The motion was called on a bill that represented a bipartisan compromise reached between Democrats and Republicans on changing immigration policies.

The bill represents a hard-won compromise between competing sides of the immigration debate: those who want to give the nearly 12 million illegal immigrants a chance to legitimize their residency either temporarily or permanently, and those who want to tighten security along America's border with Mexico. To that end, the bill would establish several new visas that allow immigrants to work temporarily or put them onto a path to citizenship. But for these visas to be activated, the government must first certify that several other initiatives intended to strengthen America's border included in the underlying bill have been implemented.

Republicans complained bitterly that Democrats had not allowed them enough time to offer all the amendments they wanted, while Democrats answered that they had days in which to offer amendments and that it was time to wrap things up.

"Republicans are going to need more amendments. We have had 12 roll call votes on our side of the aisle on this bill to date. I think, at a very minimum, we need to have the same number of Republican roll call votes on this bill we had last year. I think we can get there. We are not going to get there by shutting off additional important and worthwhile amendments on this side of the aisle," said Senate Minority Leader Mitch McConnell, R-Ky.

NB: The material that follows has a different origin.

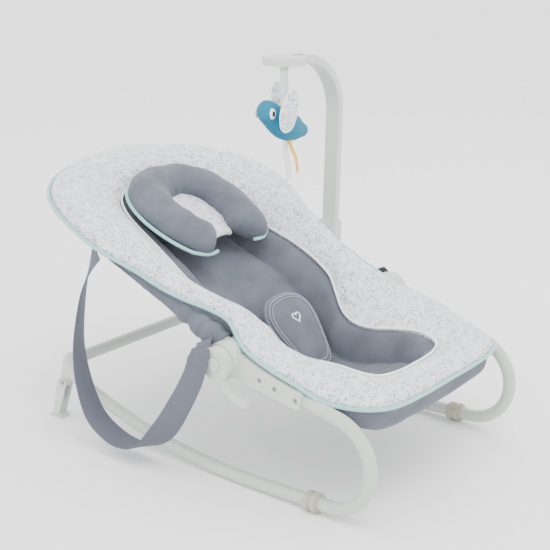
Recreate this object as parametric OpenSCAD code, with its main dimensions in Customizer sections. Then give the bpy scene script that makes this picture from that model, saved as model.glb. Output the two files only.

Senate Majority Leader Harry Reid, D-Nev., answered that Republicans are doing little more than engaging in delaying tactics, and that even after cloture is invoked Republicans will have an extra 30 hours in which to offer and debate amendments.

"Everyone should know, we are going to have another cloture vote this early evening. We are going to process as many amendments, in the meantime, as we can," Reid said.

The Senate again rejected the motion to end debate, by a vote of 34-61. Republicans were unanimous in voting against the motion. Most Democrats voted for it, though 13 voted against it. Independents were split, with Joe Lieberman of Connecticut voting for the motion to end debate, and progressive Bernie Sanders of Vermont voting against it. Progressive Barbara Boxer, D-Calif., also voted against ending debate. Both Boxer and Sanders spoke vigorously against portions of the underlying bill that would allow more temporary workers, believing it would harm the American workforce. And earlier during debate on the bill, both Boxer and Sanders offered amendments seeking to strike or water down these provisions (both failed). Thus, cloture was not invoked and debate on the immigration bill continued.